Some perpetrators leave more traces than others. Because fingerprints are made in part by oils on the skin, which are controlled by hormones, children don't normally leave behind visible fingerprints. A nervous adult criminal, on the other hand, wiping off his sweaty forehead before touching things, may leave the best prints of all.
To preserve the more difficult fingerprints, investigators will sometimes coat them in a mist of vaporized Super Glue. The glue holds oils and amino acids in place to allow investigators to make several attempts at pulling the print without destroying it.
The department's mobile crime scene investigation truck has a Super Glue machine designed just for that purpose, and we had the chance to inspect it ourselves.
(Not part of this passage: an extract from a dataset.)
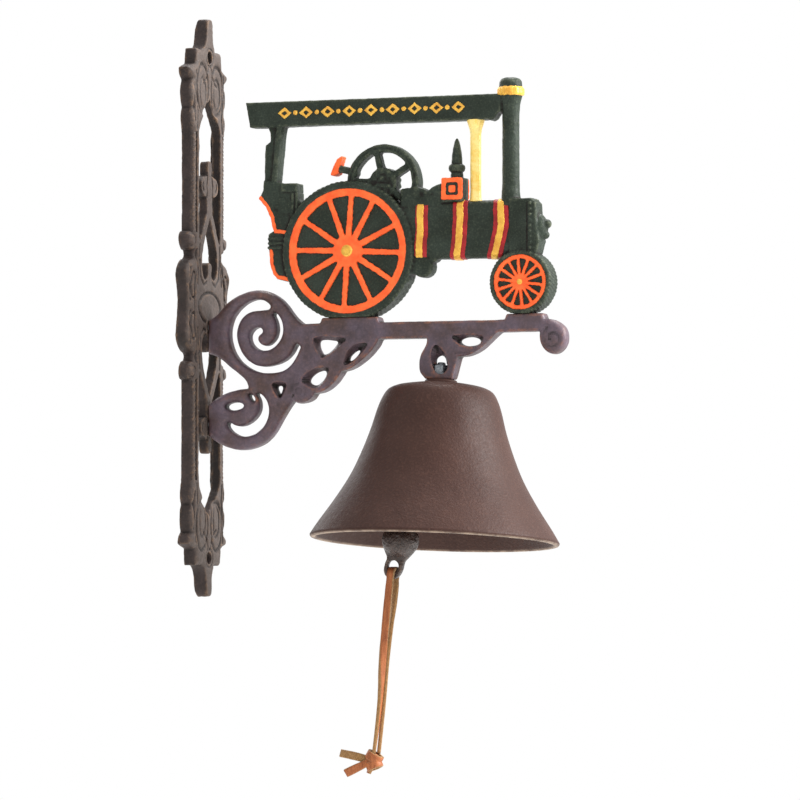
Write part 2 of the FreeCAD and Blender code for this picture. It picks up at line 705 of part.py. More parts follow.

In my own exercise with fingerprinting, I could have used the help of that machine. After brushing on too much black power and smoothing tape over irregular corners, I pulled the tape off and squinted at my own badly-rendered fingerprint. I doubted I could convict myself. It was some consolation to learn that fingerprints only successfully identify suspects about 6 percent of the time.
Walking out of Thursday night's class, we could see Locard's Principle at work among us. We took away with us, from Day 6, ink-stained thumbs and a new understanding of forensic science. We left behind shoe prints in slowly-drying plaster casts, which we will examine when we return Tuesday.
In the meantime I noted the titles of some important texts on crime scene investigation that we saw in class, so I will have some homework to do over the weekend.